Mercy. Kindness. They’re often synonyms in the Bible. “Go and do likewise,” Jesus says.
Show kindness. In a world where you can be anything, be kind.
With this invitation, Jesus echoes one of the most famous commandments in Holy Scripture, which we find in the book of the Prophet Micah: “What does the Lord require of you but to do justice and to love kindness and to walk humbly with your God?”
Here is another statement that could sound trite if we let that cynicism in. But it’s not trite. It’s true. Do Justice. Love kindness. Walk humbly with God. Love God and love your neighbor. Help one person and you have changed the world.
That’s the seed of God’s truth that is planted in our hearts. We water this seed with each kind action, with each stand for justice, with each hand extended in love. The seed grows like the tiny mustard seed in another of Jesus’ parables until it is the largest of all shrubs and birds make nests in its branches. And that’s how Jesus describes the Kingdom of God.
This week, I invite you to reflect on kindness, especially how the kindness of others has changed your life in even the smallest of ways. Such reflection can inoculate us against the cynicism that strangles the truth. In writing this sermon, I thought back over the last year, and came up with a handful of examples from my own life.

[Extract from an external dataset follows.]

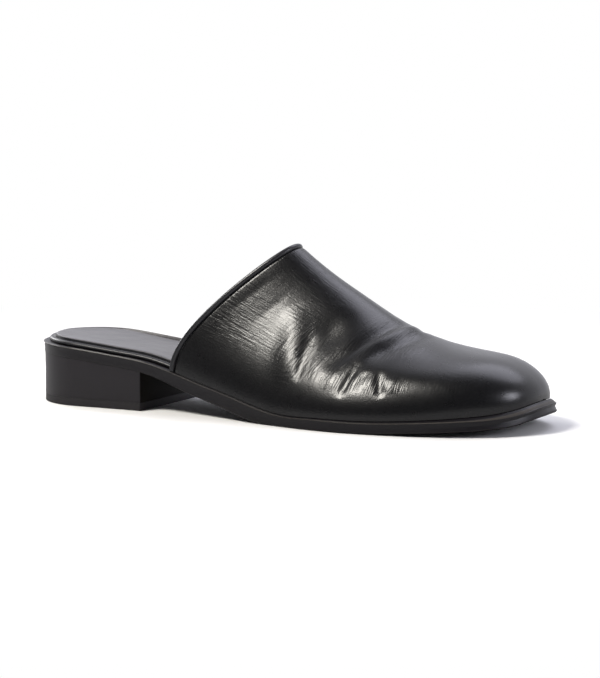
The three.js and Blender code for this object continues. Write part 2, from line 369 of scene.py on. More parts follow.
# %% Material: polished calf, its patterns
# Calf has a tight, even grain. The real pores are about 0.2 mm, and are drawn at 0.7 mm so that they show.
calf, tree, shader = new_material("polished_calf_black")
run = add_node(tree, "ShaderNodeAttribute", attribute_name="leather_run")
flex = add_node(tree, "ShaderNodeAttribute", attribute_name="flex")
body = add_node(tree, "ShaderNodeTexCoord")
DRAWN_LENGTH = 7.0
DRAWN_WIDTH = 1.05
CALF_GRAIN = 0.7
drawn_scale = add_node(
    tree,
    "ShaderNodeVectorMath",
    {0: run.outputs["Vector"], 1: (cells(DRAWN_LENGTH), cells(DRAWN_WIDTH), 1.0)},
    operation="MULTIPLY",
)
drawn_lines = add_node(
    tree,
    "ShaderNodeTexNoise",
    {"Vector": drawn_scale.outputs["Vector"], "Scale": 1.0, "Detail": 2.0, "Roughness": 0.6},
)
grain = add_node(
    tree,
    "ShaderNodeTexNoise",
    {"Vector": body.outputs["Object"], "Scale": cells(CALF_GRAIN), "Detail": 1.5, "Roughness": 0.6},
)
mottle = add_node(
    tree,
    "ShaderNodeTexNoise",
    {"Vector": body.outputs["Object"], "Scale": cells(3.8), "Detail": 4.0, "Roughness": 0.6},
)
print("grain", CALF_GRAIN, "mm, drawn lines", DRAWN_WIDTH, "mm apart")

# %% Material: polished calf, its fine wrinkles
# Thin sunk lines along each fold. The real ones are about 0.5 mm apart, and are drawn wider to show.
WRINKLE_WIDTH = 1.2
WRINKLE_LENGTH = 20.0
wrinkle_scale = add_node(
    tree,
    "ShaderNodeVectorMath",
    {0: run.outputs["Vector"], 1: (cells(WRINKLE_WIDTH), cells(WRINKLE_LENGTH), 1.0)},
    operation="MULTIPLY",
)
folds = add_node(
    tree,
    "ShaderNodeTexNoise",
    {"Vector": wrinkle_scale.outputs["Vector"], "Scale": 1.0, "Detail": 1.5, "Distortion": 0.35},
)
off_middle = add_node(
    tree,
    "ShaderNodeMath",
    {0: folds.outputs["Fac"], 1: 0.5},
    operation="SUBTRACT",
)
distance = add_node(
    tree,
    "ShaderNodeMath",
    {0: off_middle.outputs["Value"]},
    operation="ABSOLUTE",
)
fold_line = add_node(
    tree,
    "ShaderNodeMapRange",
    {"Value": distance.outputs["Value"], "From Max": 0.10, "To Min": -1.0, "To Max": 0.0},
    interpolation_type="SMOOTHSTEP",
)
wrinkle_height = add_node(
    tree,
    "ShaderNodeMath",
    {0: fold_line.outputs["Result"], 1: flex.outputs["Fac"]},
    operation="MULTIPLY",
)
print("fine wrinkles", WRINKLE_WIDTH, "mm apart")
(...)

Last August, I cut my hand open while making chili, and I needed stitches. A friend from this church came and picked me up at Pequot Health Center so that Leah wouldn’t have to pile the kids back in the car after bedtime. That’s kindness.
In January when my whole family came down with Covid-19, people from this church brought us groceries because we couldn’t leave the house. Talk about kindness.
In February, another saint from this church drove me to my jaw surgery in New Haven and stayed literally all day in the waiting room before driving me home again. That kindness changed my world, and I get teary just thinking about it.
Remembering how kindness has changed my life helps me to break free from that insidious force of inaction and to embrace Jesus’ call to love God and to love my neighbor. For this love leads to life. And that’s the truth.